When it comes to market share, Morningstar found that Capital Group’s American Funds Target Date Retirement mutual fund series took in the most flows in 2022. The TDF provider beat out Fidelity Investments’ Fidelity Freedom Index Series, last year’s winner, as well as third-place finisher Vanguard’s Target Retirement Series. The victory is unique in that American Funds is an actively managed account, the only one represented in the top 10, according to Morningstar’s Pacholok.

“Despite index-based target-date series largely dominating in net inflows, American Funds stands as an exception as it exclusively holds actively managed underlying funds,” she wrote. “As other active-based series struggle to maintain consistent net inflows, American Funds’ competitive price tag and strong performance add to its allure. Over the past 10 years through December 2022, the series, on average, delivered higher returns than roughly 99% of peers.”

Fidelity’s Freedom Index, at No. 2 on the list, had one of the lowest price tags and was one of six index-based target-date funds in the space, according to the report.

Meanwhile, Vanguard came in third despite its fund losing out to the firm’s own CIT version of the investment vehicle. In 2022, Vanguard Target Retirement saw $52.6 billion in net inflows to its CIT series, $40.9 billion more than its mutual fund offering, Pacholok noted.

Trading Up, With Shift to Fixed Income

Overall trading of 401(k) plans was up in 2022, according to the Alight research released on January 12. Net trading activity for the year was 1.27%, as tracked by the information and consulting financial firm. That was higher than 2021’s level of 0.53%, but lower than 2020’s level of 3.52%, according to the firm.

The decline in stocks pushed investors into fixed income options, as led by stable value bond funds (76%) and money markets (15%), Alight reported.

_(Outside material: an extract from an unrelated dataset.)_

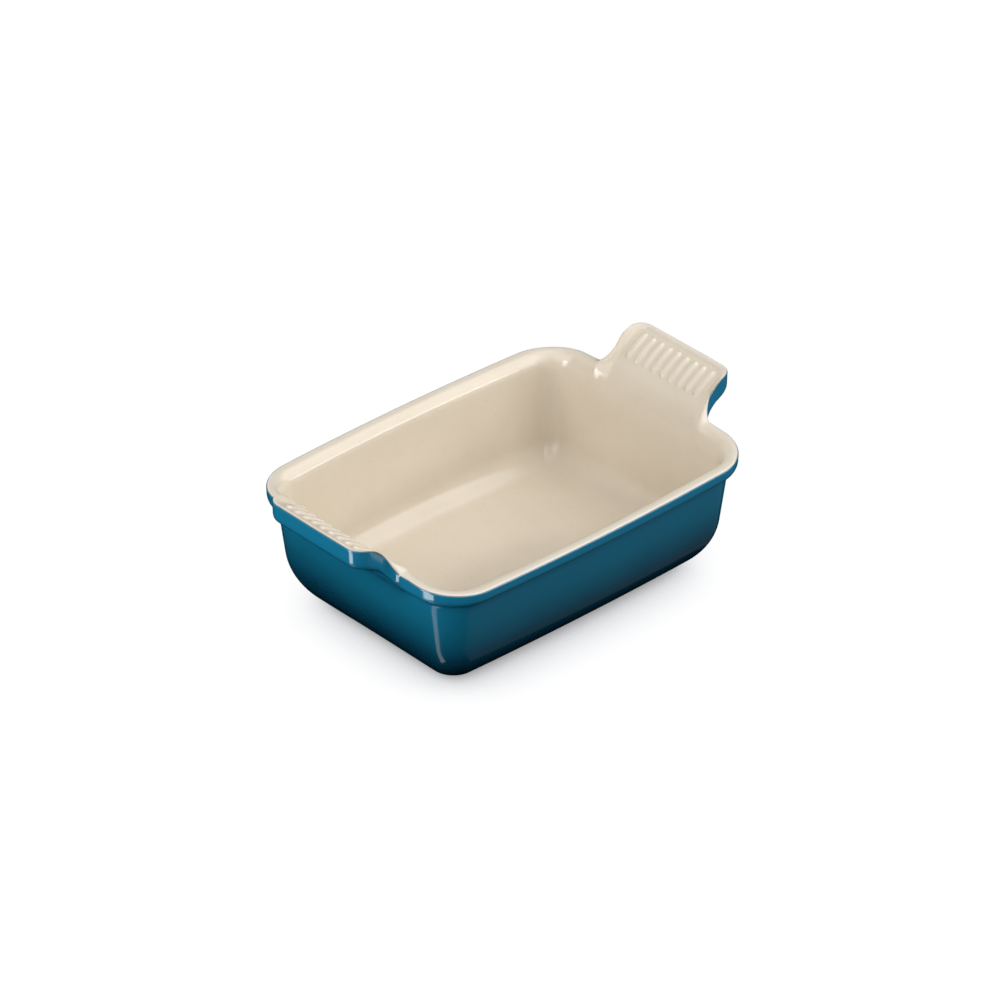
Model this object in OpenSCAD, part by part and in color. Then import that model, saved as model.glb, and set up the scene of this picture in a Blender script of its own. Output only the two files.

“Throughout the more-than-25-year history of the 401(k) Index, we have seen people increase their trading activity when stocks drop—a trend that continued in 2022,” Rob Austin, head of research at Alight, said in a statement. “More than three-quarters of the above-normal trading days (33 out of 41) happened during the first half of the year when the markets were down by 20%. Trading slowed in the second half as Wall Street tried to rally.” 

401(k) investors remained bullish on equities, with most contributions going to TDFs and large cap U.S. equity funds. However, the equity losses resulted in 401(k) savers ending 2022 with 68.2% of their portfolio in equities, compared to 70.7% at the beginning of the year.